=== Work to complete ===
Note each line where "Blender" appears, and copy it.

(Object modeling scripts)
..............................
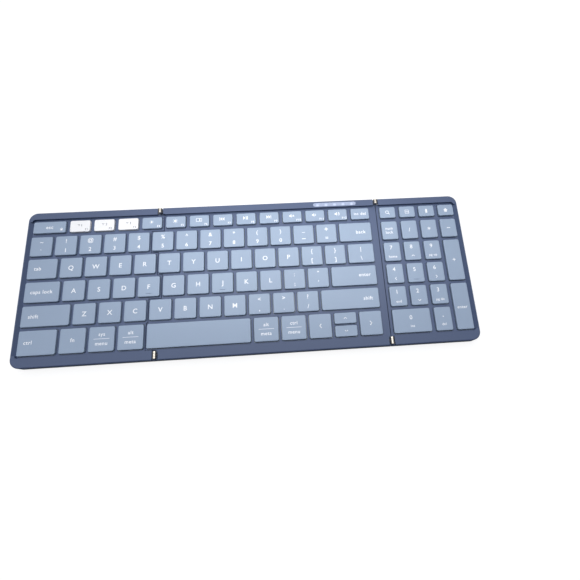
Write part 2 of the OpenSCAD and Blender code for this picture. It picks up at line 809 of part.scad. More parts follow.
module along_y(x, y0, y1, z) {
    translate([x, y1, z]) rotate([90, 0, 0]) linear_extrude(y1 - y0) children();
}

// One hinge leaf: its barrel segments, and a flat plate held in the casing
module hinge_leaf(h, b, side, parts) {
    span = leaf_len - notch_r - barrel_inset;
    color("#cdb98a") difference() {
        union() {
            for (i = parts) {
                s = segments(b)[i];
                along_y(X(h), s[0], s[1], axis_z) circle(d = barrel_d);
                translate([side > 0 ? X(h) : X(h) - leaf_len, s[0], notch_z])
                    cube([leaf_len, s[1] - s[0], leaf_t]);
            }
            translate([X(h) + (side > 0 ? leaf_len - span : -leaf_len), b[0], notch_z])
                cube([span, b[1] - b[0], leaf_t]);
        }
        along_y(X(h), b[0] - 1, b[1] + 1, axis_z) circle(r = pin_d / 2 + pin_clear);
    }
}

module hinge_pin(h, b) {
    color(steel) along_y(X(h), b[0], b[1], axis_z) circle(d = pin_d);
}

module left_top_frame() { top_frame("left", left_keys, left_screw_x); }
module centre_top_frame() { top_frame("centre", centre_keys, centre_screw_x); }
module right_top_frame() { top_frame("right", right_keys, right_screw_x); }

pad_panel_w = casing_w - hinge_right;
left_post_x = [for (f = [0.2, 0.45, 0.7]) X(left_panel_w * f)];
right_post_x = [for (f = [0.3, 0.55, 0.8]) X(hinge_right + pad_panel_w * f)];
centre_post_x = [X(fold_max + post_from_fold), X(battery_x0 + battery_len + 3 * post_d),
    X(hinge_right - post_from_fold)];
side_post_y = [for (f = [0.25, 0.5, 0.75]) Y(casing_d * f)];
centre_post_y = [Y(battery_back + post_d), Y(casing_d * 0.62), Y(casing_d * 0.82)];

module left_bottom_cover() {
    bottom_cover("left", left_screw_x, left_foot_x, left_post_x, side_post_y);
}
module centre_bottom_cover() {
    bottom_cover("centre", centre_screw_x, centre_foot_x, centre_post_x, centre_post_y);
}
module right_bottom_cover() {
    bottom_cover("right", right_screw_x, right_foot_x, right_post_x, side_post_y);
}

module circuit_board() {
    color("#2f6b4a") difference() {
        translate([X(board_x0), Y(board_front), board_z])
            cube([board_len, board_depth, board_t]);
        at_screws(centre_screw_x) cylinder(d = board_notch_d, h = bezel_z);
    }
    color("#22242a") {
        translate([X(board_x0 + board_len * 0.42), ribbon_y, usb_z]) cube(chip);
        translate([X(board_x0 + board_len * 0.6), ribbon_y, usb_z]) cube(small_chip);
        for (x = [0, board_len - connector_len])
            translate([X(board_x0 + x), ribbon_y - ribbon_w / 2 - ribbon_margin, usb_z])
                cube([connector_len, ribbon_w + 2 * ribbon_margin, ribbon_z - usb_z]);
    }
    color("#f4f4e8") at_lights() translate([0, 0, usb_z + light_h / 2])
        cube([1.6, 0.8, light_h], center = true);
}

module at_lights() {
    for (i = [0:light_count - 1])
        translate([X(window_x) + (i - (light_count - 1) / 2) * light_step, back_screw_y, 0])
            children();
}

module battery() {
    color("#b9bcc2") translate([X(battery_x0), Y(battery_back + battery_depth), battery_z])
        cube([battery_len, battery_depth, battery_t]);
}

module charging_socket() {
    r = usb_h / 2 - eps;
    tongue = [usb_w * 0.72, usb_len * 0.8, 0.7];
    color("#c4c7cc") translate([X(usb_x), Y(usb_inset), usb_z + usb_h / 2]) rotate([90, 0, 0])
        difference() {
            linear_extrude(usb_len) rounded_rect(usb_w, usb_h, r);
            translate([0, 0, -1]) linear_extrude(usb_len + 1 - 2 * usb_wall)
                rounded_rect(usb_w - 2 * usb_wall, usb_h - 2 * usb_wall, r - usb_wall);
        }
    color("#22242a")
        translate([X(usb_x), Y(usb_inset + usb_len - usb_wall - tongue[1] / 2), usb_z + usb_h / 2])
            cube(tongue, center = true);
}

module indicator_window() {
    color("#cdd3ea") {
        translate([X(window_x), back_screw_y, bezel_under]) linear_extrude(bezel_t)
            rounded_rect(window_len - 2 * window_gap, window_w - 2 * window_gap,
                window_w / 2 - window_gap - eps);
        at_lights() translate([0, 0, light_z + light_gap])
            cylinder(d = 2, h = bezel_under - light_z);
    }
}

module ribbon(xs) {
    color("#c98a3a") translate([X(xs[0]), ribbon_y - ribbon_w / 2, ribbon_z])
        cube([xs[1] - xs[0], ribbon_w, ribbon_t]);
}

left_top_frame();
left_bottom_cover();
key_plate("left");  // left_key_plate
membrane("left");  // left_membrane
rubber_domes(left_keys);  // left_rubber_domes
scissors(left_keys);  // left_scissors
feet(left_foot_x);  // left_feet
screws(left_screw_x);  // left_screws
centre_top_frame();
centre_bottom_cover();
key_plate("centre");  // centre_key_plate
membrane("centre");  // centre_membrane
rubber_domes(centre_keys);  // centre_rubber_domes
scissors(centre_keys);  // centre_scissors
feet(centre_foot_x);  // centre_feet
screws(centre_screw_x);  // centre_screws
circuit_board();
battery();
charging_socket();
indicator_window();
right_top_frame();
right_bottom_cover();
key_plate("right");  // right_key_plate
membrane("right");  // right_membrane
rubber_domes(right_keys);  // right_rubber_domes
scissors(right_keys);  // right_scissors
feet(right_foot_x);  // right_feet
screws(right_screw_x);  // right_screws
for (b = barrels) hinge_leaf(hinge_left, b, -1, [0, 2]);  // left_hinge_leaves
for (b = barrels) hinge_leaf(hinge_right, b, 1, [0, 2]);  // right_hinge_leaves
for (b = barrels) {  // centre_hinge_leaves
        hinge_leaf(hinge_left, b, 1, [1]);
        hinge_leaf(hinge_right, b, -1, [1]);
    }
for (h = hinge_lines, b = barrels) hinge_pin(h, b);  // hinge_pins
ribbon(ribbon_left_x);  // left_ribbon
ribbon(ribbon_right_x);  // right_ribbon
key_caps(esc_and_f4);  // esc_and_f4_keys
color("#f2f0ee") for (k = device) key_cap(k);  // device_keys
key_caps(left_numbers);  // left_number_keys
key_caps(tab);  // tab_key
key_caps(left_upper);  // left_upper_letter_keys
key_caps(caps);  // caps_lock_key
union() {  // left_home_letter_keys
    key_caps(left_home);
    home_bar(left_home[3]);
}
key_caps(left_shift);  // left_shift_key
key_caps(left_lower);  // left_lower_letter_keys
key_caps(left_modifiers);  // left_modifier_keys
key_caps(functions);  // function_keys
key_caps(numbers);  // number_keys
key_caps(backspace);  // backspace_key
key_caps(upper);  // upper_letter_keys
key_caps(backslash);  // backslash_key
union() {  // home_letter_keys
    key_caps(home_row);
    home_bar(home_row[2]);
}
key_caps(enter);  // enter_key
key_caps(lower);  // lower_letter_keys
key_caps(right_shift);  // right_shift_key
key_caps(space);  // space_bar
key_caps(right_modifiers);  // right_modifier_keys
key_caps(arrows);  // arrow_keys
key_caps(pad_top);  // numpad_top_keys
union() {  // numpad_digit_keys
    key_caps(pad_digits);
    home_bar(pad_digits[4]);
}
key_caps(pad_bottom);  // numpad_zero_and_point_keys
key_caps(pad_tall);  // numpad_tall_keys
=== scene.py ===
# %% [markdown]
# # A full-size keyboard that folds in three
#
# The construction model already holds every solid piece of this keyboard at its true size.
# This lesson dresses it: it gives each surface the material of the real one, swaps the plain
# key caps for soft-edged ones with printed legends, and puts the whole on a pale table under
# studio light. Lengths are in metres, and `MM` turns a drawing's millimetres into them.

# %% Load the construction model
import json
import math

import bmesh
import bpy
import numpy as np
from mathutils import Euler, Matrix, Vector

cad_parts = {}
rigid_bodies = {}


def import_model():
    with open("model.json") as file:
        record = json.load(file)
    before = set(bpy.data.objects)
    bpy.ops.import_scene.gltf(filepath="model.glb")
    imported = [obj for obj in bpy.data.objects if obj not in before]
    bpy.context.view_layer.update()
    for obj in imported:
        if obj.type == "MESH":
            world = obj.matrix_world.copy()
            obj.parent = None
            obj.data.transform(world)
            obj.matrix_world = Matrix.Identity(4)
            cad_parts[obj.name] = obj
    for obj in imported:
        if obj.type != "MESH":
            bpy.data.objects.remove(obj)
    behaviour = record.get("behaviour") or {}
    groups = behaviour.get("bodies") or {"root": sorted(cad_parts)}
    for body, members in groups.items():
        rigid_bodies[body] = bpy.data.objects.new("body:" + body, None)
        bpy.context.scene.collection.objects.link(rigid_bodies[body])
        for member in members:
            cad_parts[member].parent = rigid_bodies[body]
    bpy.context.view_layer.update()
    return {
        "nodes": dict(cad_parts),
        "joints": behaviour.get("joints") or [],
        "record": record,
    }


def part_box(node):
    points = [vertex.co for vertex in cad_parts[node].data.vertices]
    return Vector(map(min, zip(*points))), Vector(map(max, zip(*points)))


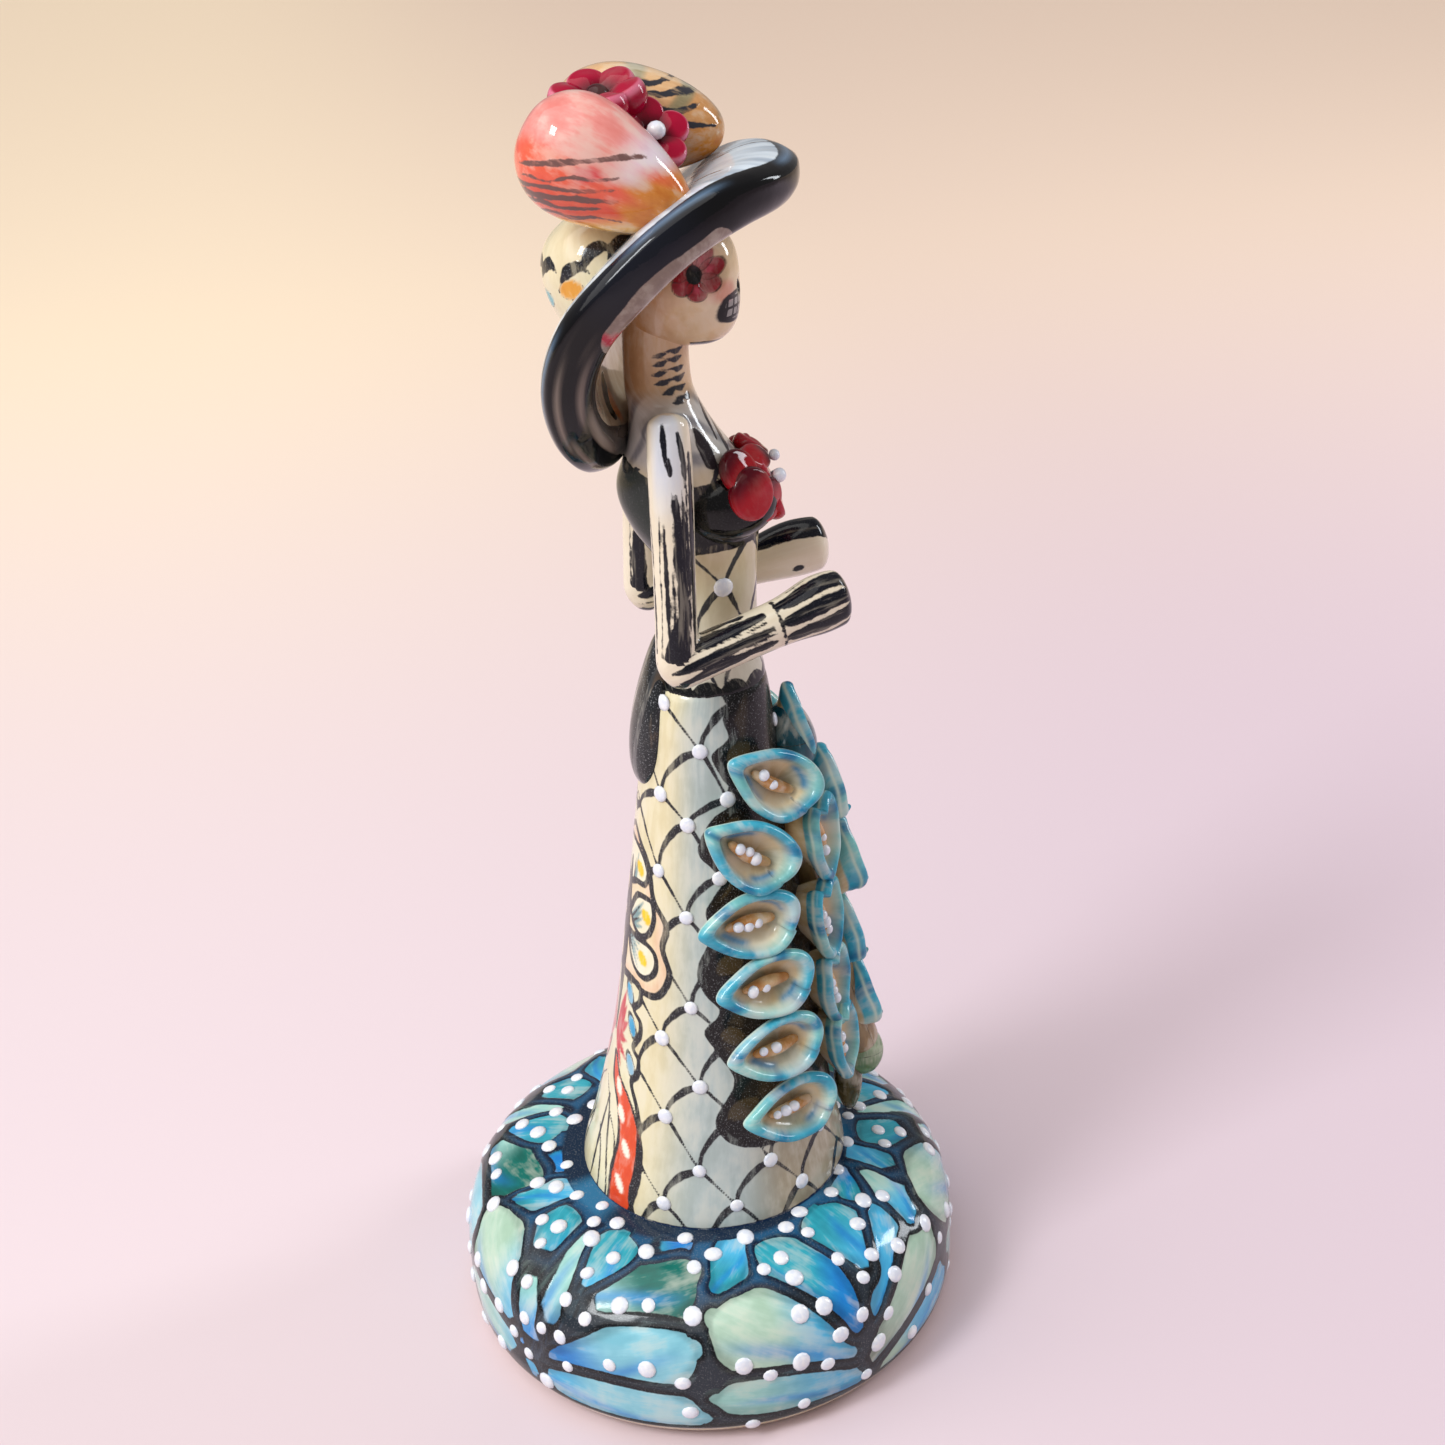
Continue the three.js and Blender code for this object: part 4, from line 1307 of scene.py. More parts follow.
..............................
=== Reply to the task ===
Write part 2 of the OpenSCAD and Blender code for this picture. It picks up at line 809 of part.scad. More parts follow.
Continue the three.js and Blender code for this object: part 4, from line 1307 of scene.py. More parts follow.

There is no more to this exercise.